A reductionist who has failed to this point might throw up his arms and label the country something like, "Korea: Land of Contradictions." But that label would excel in both ignorance and in arrogance. The fact the people can't be understood via a few simple rules (i.e. "They're just like us except a, b, and c...") does not indicate that their culture is strange or illogical; it indicates that there is something wrong with the reductionist approach.

This failure is one reason humility is such and important virtue in crossing cultures. As an outsider, the only way to begin to understand a people is by living as one of them. The presumption that you could understand them through a textbook, or that trying to understand and accept their culture isn't necessary in loving them, is fatal.

Omniscient God chose to live as one of his creations in demonstrating his love for them. We celebrate this miracle as Christmas. We would do well to fully consider the implications of his Incarnation.


Jonathan said...

"usually try to understand the world by finding a few guiding principles and explaining everything I see in terms of them."

Are you sure you're an S?

Kidding aside, I think you make a good point about the shortcomings of a reductionist approach in cross-cultural experiences, and the importance of first-hand "incarnational" experience. I wonder how that guiding principle generalizes to other areas where we're inclined to take a strictly reductionist approach....

M. Weed said...

Do you know about the Hedgehog and Fox theory? It sounds like you're a Hedgehog reluctantly becoming a Fox.

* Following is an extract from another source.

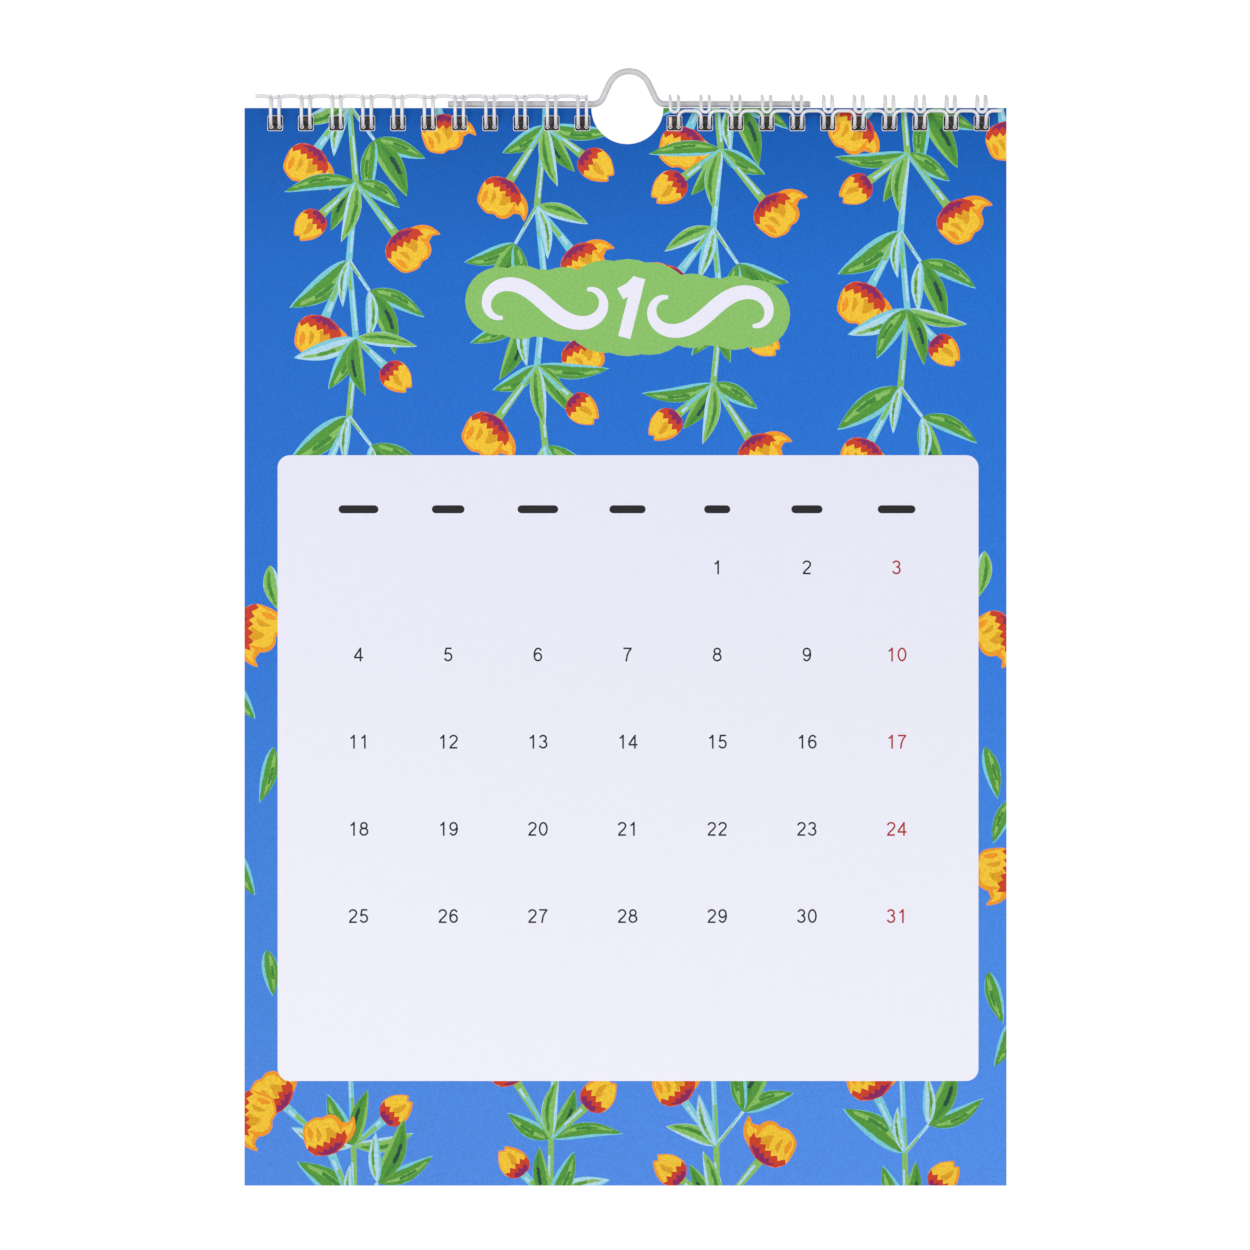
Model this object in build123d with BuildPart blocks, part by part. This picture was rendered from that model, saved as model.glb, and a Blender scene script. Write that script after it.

(Of course the irony of the Hedgehog/Fox distinction is that it's a very Hedgehog distinction to make.)

I'm also inclined to agree with Jonathan that you're probably not a "real" S any more than I was ever a "real" P... You just might think you're an S because you're surrounded by ultra-N types.

Anonymous said...

So you found the totality of Korean life not only different but difficult to predict. I think it is really useful in today's world to learn how many different ways there are to cope with life's demands. I would like to learn more about your experience in Korea.

Sarah S said...

This made me think of my own experience in Korea. I agree with you on the difficulty in finding these 'guiding principles' (the only possible exception...drinking lol). I think that's part of the reason why it is so difficult for many Americans to travel abroad for prolonged periods of time because they have no anchoring stereotypes that are frequently and often unconsciously applied to different groups within the United States.